# WORK INSTRUCTIONS
Wherever the word "caption" appears in the entries, copy the whole line.

TASK INPUT start

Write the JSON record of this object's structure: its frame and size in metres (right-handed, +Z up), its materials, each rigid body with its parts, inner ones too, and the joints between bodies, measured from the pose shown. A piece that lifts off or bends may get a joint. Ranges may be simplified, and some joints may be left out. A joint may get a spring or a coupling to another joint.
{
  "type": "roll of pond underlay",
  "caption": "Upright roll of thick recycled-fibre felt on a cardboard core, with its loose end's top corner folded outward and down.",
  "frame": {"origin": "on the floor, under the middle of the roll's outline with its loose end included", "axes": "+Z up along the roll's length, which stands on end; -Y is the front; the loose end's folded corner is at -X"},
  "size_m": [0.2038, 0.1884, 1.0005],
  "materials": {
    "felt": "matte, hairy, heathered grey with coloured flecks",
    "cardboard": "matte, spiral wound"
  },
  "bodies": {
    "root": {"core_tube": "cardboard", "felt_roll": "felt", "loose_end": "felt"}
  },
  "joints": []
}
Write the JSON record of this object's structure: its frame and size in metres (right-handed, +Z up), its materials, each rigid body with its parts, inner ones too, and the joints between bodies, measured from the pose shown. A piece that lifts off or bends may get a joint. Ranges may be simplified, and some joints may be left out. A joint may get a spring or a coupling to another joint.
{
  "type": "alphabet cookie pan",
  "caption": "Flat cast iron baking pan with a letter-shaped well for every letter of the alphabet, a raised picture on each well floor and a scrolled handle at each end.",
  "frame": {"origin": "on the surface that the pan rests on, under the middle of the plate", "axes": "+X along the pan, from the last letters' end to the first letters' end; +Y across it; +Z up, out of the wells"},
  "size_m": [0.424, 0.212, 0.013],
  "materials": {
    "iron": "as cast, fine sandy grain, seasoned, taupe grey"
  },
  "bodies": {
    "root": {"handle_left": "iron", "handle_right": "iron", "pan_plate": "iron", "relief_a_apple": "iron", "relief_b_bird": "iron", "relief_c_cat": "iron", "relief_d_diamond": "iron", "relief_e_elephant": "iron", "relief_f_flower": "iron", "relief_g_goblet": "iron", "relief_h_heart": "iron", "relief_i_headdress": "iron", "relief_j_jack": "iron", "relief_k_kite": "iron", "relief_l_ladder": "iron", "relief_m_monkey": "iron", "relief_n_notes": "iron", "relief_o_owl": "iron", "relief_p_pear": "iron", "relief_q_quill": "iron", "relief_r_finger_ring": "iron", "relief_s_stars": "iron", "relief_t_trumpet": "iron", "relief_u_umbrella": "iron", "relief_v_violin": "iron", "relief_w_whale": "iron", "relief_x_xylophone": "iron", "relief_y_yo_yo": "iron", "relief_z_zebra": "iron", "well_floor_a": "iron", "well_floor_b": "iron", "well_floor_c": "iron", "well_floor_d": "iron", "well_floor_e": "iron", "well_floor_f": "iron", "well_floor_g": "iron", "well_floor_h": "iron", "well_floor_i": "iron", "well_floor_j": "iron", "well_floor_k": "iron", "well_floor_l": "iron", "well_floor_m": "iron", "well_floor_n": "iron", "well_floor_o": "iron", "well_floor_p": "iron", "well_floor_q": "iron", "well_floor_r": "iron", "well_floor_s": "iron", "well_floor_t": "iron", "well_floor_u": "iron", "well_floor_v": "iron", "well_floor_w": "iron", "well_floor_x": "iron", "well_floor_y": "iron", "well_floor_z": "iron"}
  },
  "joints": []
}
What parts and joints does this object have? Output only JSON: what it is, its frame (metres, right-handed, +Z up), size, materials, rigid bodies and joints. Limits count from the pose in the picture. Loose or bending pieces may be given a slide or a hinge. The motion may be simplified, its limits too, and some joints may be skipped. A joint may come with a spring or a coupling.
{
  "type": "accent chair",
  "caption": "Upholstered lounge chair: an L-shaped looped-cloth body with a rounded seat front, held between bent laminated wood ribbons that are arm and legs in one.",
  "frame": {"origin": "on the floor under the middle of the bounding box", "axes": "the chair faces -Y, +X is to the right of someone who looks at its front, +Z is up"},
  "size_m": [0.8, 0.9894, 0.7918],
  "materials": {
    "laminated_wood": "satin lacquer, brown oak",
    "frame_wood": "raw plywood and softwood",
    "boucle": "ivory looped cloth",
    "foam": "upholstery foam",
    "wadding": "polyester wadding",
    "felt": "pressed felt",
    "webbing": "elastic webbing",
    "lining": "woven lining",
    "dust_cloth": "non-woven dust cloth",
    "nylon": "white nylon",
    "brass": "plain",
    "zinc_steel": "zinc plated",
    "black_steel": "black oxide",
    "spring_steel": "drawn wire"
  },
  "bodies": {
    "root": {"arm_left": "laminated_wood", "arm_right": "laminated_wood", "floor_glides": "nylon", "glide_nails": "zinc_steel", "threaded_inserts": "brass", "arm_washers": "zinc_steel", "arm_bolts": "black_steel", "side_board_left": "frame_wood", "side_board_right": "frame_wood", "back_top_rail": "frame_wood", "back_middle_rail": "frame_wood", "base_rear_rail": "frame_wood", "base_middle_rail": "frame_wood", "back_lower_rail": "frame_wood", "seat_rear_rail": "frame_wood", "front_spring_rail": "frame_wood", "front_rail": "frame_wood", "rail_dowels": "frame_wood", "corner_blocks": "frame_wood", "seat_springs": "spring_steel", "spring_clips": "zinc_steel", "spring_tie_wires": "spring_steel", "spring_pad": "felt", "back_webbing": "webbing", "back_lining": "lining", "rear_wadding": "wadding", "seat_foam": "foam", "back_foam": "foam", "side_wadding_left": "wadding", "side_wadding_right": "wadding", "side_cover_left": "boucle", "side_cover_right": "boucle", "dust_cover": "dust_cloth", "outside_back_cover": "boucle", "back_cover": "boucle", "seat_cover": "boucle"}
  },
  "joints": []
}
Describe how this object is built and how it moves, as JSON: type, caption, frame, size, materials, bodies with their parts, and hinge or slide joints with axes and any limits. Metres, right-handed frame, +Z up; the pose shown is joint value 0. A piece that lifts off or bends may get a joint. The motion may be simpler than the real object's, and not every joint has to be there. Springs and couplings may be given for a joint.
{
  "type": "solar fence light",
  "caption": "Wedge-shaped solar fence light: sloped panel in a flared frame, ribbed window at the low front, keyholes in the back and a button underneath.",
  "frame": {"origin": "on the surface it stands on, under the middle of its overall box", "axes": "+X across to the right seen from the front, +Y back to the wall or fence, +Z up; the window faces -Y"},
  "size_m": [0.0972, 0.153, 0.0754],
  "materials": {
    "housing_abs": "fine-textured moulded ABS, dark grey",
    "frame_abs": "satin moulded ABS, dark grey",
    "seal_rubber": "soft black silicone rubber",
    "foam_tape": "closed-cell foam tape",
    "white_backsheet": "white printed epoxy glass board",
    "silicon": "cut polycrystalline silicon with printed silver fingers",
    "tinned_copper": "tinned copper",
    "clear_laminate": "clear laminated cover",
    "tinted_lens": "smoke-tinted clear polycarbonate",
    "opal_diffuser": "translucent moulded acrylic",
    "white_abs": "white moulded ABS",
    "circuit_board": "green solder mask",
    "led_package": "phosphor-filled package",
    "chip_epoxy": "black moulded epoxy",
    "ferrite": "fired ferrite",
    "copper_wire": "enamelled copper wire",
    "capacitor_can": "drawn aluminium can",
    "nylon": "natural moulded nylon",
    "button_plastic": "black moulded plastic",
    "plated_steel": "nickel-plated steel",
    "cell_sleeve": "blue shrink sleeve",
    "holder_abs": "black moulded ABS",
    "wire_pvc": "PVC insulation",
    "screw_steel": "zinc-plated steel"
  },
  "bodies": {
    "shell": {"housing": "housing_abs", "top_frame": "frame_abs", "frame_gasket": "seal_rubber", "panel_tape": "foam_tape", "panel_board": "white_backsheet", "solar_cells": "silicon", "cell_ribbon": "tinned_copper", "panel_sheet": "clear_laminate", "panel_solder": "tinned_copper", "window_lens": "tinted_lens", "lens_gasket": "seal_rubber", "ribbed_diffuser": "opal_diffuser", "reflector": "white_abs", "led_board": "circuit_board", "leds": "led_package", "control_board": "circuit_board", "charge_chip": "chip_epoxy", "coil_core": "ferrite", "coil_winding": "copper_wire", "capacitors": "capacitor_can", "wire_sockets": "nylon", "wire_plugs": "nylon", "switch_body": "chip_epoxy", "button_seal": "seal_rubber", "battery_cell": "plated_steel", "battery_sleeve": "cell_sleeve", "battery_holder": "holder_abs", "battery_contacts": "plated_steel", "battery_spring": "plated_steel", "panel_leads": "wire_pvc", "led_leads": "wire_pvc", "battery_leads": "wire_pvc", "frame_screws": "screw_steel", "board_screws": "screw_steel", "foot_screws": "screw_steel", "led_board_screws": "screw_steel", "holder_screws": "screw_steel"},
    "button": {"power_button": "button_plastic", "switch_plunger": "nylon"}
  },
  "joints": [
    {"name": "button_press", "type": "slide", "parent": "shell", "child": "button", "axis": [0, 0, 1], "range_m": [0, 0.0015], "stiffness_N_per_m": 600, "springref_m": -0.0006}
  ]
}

TASK INPUT end

# ANSWER FOR THE TASK
  "caption": "Upright roll of thick recycled-fibre felt on a cardboard core, with its loose end's top corner folded outward and down.",
  "caption": "Flat cast iron baking pan with a letter-shaped well for every letter of the alphabet, a raised picture on each well floor and a scrolled handle at each end.",
  "caption": "Upholstered lounge chair: an L-shaped looped-cloth body with a rounded seat front, held between bent laminated wood ribbons that are arm and legs in one.",
Describe how this object is built and how it moves, as JSON: type, caption, frame, size, materials, bodies with their parts, and hinge or slide joints with axes and any limits. Metres, right-handed frame, +Z up; the pose shown is joint value 0. A piece that lifts off or bends may get a joint. The motion may be simpler than the real object's, and not every joint has to be there. Springs and couplings may be given for a joint.
  "caption": "Wedge-shaped solar fence light: sloped panel in a flared frame, ribbed window at the low front, keyholes in the back and a button underneath.",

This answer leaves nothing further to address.